- For the Japanese stock market to attract attention from foreign investors, it is necessary to see the currency market stabilise as well as an improvement in corporate earnings
- There is no change in the fact that Japanese stocks are currently undervalued compared to other major markets
- Corporate earnings growth in Japan is therefore expected to be superior compared to other countries
- For private companies to make effective investments in public-private partnerships, it is essential to enhance the predictability of the business operating environment as a national strategy and to redesign regulations to encourage investment
- On ESG, human resource strategies linked to corporate growth strategies and human capital disclosure are also important topics
Robust business outlook
For fiscal 2023, we expect recurring profits to increase by about 6.2%. However, the exchange rate assumption is set at 140 JPY/USD for the fiscal year ending 3/2024 compared with 137 for FY3/2023, and the exchange rate will act as a negative drag on reported earnings if the yen is stronger than this assumption.
While we should bear in mind the risk of such a strong yen, comparisons of the 2023 earnings outlook across Europe, the United States and emerging markets shows that only Japan has been revised upward from its forecast at the beginning of the year.
Against the backdrop of an increase in the number of foreign visitors entering Japan after travel restrictions were eased (an increase in inbound demand) and robust capital investment, domestic demand is expected to support the Japanese economy as a whole for the next fiscal year. Corporate earnings growth in Japan is therefore expected to be superior compared to other countries.
Will there be an adjustment to Japan’s relatively cheap valuation?
There is no change in the fact that Japanese stocks are currently undervalued compared to other major markets in Europe and the United States. The overall Japanese market continues to underperform other markets in terms of return on equity (ROE). However, even when we select and compare groups of companies with similar ROE levels (15% or higher) from among listed companies in both the Japanese and U.S. markets, the Japanese stocks have lower P/E ratios than their U.S. peers.

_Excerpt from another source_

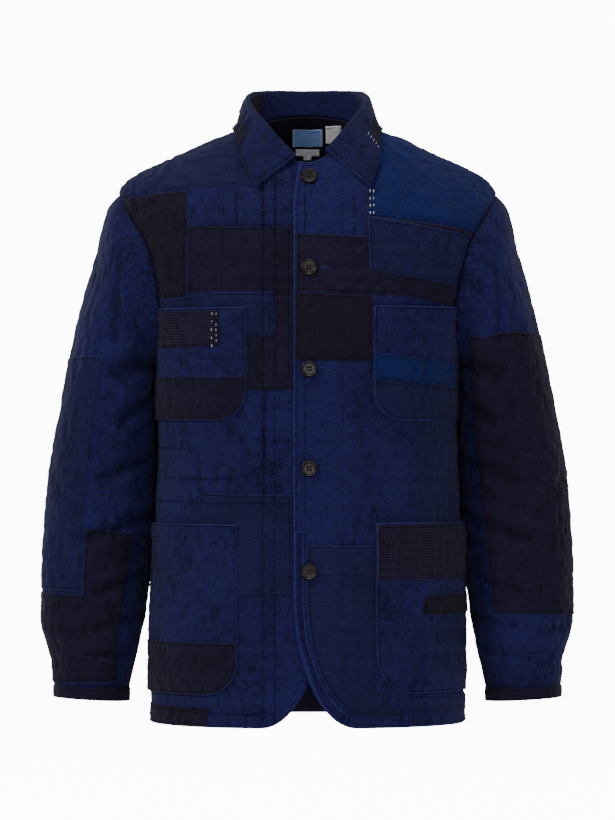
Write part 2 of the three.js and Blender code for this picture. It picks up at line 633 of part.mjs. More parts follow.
// Keys by turn round the neck, 0 at the middle of the back and 180 degrees at the middle of the front.
const rollKeys = {
  x: [[0, 0], [45, 51], [70, 67], [90, 71], [115, 65], [140, 46], [155, 30], [168, 15]],
  y: [[0, 73], [45, 55], [70, 28], [90, 4], [115, -28], [140, -61], [155, -78], [168, -88]],
  z: [[0, 51], [45, 50], [70, 46], [90, 39], [115, 24], [140, 0], [155, -20], [168, -36]],
};
const edgeKeys = {
  x: [[0, 0], [45, 63], [70, 85], [90, 90], [115, 86], [140, 79], [155, 70], [168, 61]],
  z: [[0, 2], [45, 0], [70, -1], [90, -2], [115, -15], [140, -41], [155, -58], [168, -75]],
};
const collarEnds = { right: 168, left: 162 };
const leftPointReach = 13;      // the left point lies this much further out, with the front that is on top
const collarLift = 5.4;         // clear of the shoulders and the patches on them
const standLift = 3.6;          // the collar starts this far above the neckline

// A point that is too close to the body is moved out along the body's surface direction.
function clearBody(point) {
  const forward = point.y < 0;
  const keys = forward ? frontDepthKeys : backDepthKeys;
  const z = Math.min(point.z, shoulderHeight(point.x) - 0.5);
  const depth = bodyDepth(point.x, z, keys);
  const spot = new THREE.Vector3(point.x, forward ? -depth : depth, z);
  const normal = bodyNormal(spot, keys);
  const height = point.clone().sub(spot).dot(normal);
  return height < collarLift ? point.clone().addScaledVector(normal, collarLift - height) : point;
}

function collarSection(turn, side) {
  const angle = turn * Math.PI / 180;
  const x = neckHalfWidth * Math.sin(angle);
  const forward = turn > 90;
  const neckZ = forward ? frontTop(x) : backTop(x);
  const neckY = forward ? -bodyDepth(x, neckZ, frontDepthKeys) : bodyDepth(x, neckZ, backDepthKeys);
  const neck = new THREE.Vector3(x - 1.5 * Math.sin(angle), neckY * 0.985, neckZ + standLift);
  const roll = new THREE.Vector3(follow(rollKeys.x, turn), follow(rollKeys.y, turn), follow(rollKeys.z, turn));
  const outward = new THREE.Vector3(Math.sin(angle), Math.cos(angle), 0);
  const edgeTurn = side > 0 ? turn * collarEnds.right / collarEnds.left : turn;
  const reach = side > 0 ? leftPointReach * smoothstep(100, collarEnds.left, turn) : 0;
  const edge = new THREE.Vector3(follow(edgeKeys.x, edgeTurn) + reach, 0, follow(edgeKeys.z, edgeTurn));
  const edgeKeysHere = forward ? frontDepthKeys : backDepthKeys;
  const edgeDepth = bodyDepth(edge.x, Math.min(edge.z, shoulderHeight(edge.x) - 0.5), edgeKeysHere);
  edge.y = forward ? -edgeDepth : edgeDepth;
  const crown = roll.clone().addScaledVector(outward, 2.6).setZ(roll.z + 2.2);
  const fold = roll.clone().addScaledVector(outward, 5.4).setZ(roll.z - 0.6);
  const points = [neck, neck.clone().lerp(roll, 0.5), roll, crown, fold,
    clearBody(fold.clone().lerp(edge, 0.35)), clearBody(fold.clone().lerp(edge, 0.7)), clearBody(edge)];
  return points.map((point) => new THREE.Vector3(side * point.x, point.y, point.z));
}

const collarTurns = [18, 34, 48, 60, 70, 78, 84, 90, 96, 103, 110, 119, 128, 140, 150, 157];
const collarStations = [-collarEnds.right, ...collarTurns.map((turn) => -turn).reverse(), 0, ...collarTurns,
  collarEnds.left];

function collarSheet() {
  const grid = collarStations.map((turn) => collarSection(Math.abs(turn), turn < 0 ? -1 : 1));
  const sheet = grid.map((section, r) => section.map((spot, c) => {
    const next = section[Math.min(c + 1, section.length - 1)].clone().sub(section[Math.max(c - 1, 0)]);
    const along = grid[Math.min(r + 1, grid.length - 1)][c].clone().sub(grid[Math.max(r - 1, 0)][c]);
    return { flat: [c, r], spot, normal: next.cross(along).normalize() };
  }));
  return sheet;
}

const collar = collarSheet();
add('collar', 'indigo', wholeSheet(collar, -collarWall / 2, collarWall / 2));

// Patches lie on the faces that show. A corner is a turn round the neck, negative on the right, and a
// place across the collar: 0 at the neck seam, 2 to 4 at the fold and 7 at the outer edge.
function collarPatch(name, cloth, corners) {
  const outline = corners.map(([turn, place]) => {
    const after = collarStations.findIndex((station) => station >= turn);
    const before = collarStations[after - 1];
    return [place, after - 1 + (turn - before) / (collarStations[after] - before)];
  });
  const near = -collarWall / 2 - 2 * gap;
  add(name, cloth, cutSheet(collar, near - patchWall, near, outline));
}
collarPatch('collar_dark_patch_right', 'midnight', [[-88, 5.6], [-88, 6.8], [-126, 6.8], [-126, 5.7]]);
collarPatch('collar_twill_patch_right', 'dotTwill', [[-64, 4.2], [-64, 5.2], [-112, 5.2], [-112, 4.3]]);
collarPatch('collar_stand_patch', 'midnight', [[-84, 0.2], [-84, 1.9], [-50, 1.9], [-50, 0.2]]);
collarPatch('collar_dark_patch_left', 'midnight', [[91, 5.2], [91, 6.8], [124, 6.8], [118, 5.1]]);

// ---------------------------------------------------------------- buttons

// A dished button with a raised rim and four thread holes, its back on the over front.
function buttonSolid() {
  const r = buttonRadius;
  const h = buttonThickness;
  const profile = [[0, 0], [r * 0.8, 0], [r, h * 0.35], [r, h * 0.8], [r * 0.9, h], [r * 0.74, h * 0.85],
    [r * 0.66, h * 0.6], [0, h * 0.55]].map(([x, y]) => new THREE.Vector2(x, y));
  const lathe = new THREE.LatheGeometry(profile, 16);
  let solid = toManifold(lathe);
  for (const [sx, sy] of [[-1, -1], [1, -1], [-1, 1], [1, 1]]) {
    const hole = new THREE.CylinderGeometry(1.1, 1.1, h * 3, 6);
    hole.translate(sx * 2, 0, sy * 2);
    solid = solid.subtract(toManifold(hole));
  }
  const mesh = solid.getMesh();
  return solidFromTriangles(Array.from(mesh.vertProperties), Array.from(mesh.triVerts));
}

buttonHeights.forEach((z, i) => {
  const geometry = buttonSolid();
  const at = locate(overFront, buttonX, z);
  const tilt = new THREE.Quaternion().setFromUnitVectors(new THREE.Vector3(0, 1, 0), at.normal.normalize());
  geometry.applyQuaternion(tilt);
  const seat = at.spot.clone().addScaledVector(at.normal, patchWall + 3 * gap);
  geometry.translate(seat.x, seat.y, seat.z);
  add(`button_${i + 1}`, 'horn', geometry);
});

export default jacket;
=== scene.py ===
"""Looks of the patched boro jacket: crinkled indigo panels with patches, pockets, collar, cuffs and buttons.

Sizes are millimetres on the cloth, and become metres when they go into a mesh."""

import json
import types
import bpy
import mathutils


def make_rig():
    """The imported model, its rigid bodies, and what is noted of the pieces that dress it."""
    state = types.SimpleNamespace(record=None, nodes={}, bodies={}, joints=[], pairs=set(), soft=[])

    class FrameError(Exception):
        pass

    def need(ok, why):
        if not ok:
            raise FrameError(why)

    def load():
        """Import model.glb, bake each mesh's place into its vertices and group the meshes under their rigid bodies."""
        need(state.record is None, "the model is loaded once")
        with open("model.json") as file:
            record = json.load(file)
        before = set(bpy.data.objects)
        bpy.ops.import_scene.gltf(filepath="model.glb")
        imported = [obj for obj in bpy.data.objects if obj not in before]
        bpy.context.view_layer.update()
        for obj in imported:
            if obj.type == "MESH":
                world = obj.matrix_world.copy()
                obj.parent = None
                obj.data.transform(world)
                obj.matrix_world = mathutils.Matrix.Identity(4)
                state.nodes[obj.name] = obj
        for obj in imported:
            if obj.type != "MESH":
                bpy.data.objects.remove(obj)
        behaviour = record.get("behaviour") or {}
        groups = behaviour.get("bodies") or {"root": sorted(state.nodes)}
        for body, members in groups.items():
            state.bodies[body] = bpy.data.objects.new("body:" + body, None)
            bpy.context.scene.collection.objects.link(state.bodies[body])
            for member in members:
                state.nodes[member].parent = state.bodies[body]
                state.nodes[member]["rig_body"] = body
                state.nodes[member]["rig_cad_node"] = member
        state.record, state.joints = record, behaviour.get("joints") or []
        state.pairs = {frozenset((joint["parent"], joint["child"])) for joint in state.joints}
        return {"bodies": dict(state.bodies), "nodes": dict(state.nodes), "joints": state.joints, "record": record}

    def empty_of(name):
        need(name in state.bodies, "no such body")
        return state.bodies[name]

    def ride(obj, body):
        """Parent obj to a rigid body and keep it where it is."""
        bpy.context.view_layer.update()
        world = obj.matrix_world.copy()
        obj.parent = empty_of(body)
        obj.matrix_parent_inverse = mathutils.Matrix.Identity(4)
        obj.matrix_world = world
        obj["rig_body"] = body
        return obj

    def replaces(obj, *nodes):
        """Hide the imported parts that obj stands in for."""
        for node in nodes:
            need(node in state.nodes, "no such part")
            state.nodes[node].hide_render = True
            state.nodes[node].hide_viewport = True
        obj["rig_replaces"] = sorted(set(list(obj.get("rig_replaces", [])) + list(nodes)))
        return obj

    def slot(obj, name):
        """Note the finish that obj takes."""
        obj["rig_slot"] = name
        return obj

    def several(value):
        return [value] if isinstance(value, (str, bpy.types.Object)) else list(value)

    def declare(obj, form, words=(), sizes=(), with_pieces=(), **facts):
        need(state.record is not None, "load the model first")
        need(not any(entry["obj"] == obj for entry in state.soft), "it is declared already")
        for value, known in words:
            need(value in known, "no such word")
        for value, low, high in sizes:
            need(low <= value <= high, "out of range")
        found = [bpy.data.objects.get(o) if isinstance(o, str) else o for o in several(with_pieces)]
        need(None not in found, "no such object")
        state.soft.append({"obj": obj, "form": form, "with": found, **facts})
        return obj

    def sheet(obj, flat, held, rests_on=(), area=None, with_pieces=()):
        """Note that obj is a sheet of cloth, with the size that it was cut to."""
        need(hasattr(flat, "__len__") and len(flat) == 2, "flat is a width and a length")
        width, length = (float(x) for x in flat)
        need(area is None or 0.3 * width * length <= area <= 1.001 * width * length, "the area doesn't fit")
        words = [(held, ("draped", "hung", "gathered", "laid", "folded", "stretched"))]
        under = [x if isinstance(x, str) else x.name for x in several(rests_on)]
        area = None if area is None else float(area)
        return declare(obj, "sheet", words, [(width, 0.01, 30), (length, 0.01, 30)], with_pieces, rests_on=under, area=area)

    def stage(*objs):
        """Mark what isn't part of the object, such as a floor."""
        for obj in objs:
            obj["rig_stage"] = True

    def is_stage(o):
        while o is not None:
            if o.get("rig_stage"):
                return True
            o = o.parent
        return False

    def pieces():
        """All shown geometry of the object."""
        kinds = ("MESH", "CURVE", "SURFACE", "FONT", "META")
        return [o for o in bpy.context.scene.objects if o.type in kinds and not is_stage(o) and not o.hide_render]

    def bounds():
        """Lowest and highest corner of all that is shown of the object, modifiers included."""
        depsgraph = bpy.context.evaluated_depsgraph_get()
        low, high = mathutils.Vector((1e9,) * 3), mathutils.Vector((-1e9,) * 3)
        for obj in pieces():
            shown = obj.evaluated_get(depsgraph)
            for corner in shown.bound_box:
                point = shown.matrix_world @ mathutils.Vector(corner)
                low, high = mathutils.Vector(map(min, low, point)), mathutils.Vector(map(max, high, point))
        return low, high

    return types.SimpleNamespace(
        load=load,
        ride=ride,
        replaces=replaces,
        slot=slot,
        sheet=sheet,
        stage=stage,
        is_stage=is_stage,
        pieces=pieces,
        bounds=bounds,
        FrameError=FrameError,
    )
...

Japanese companies will need to achieve high growth and high ROE through active investment to raise their equity valuations from undervalued levels. The effectiveness of many of the "investments" included in the policy announcements from the Kishida administration in the name of its "new form of capitalism" will be of particular interest.
The four investment areas listed are "people," "science, technology and innovation," "start-ups," and "GX and DX” (Green Transformation and Digital Transformation). For private companies to make effective investments in public-private partnerships, it is essential to enhance the predictability of the business operating environment as a national strategy and to redesign regulations to encourage investment.
ESG outlook
In the environmental, social, and corporate governance (ESG) fields, assessment of whether a company can capture risks and opportunities in corporate management and to increase sustainable corporate value is linked to the medium-term stock valuation. Regarding climate change, in accordance with the framework of the Task Force on Climate-related Financial Disclosures (TCFD), companies have been required to disclose their efforts related to transition risks, physical risks, etc. toward the realisation of a decarbonized society.
Human resource strategies linked to corporate growth strategies and human capital disclosure are also important topics. We believe that creating an environment where people can work with a sense of satisfaction and "well-being", with increased employee engagement will lead to sustained increases in corporate value.
Institutional investors are expected to engage in constructive dialogue (engagement) in pursuit of active commitments from companies regarding natural and human capital and information disclosure. Nomura Asset Management has conducted a quantitative analysis of how our own engagement activities have affected corporate management and stock valuations.
We persevere in urging companies to make efforts to increase the value of intangible assets such as natural and human capital, which can take a while to materialise as corporate value.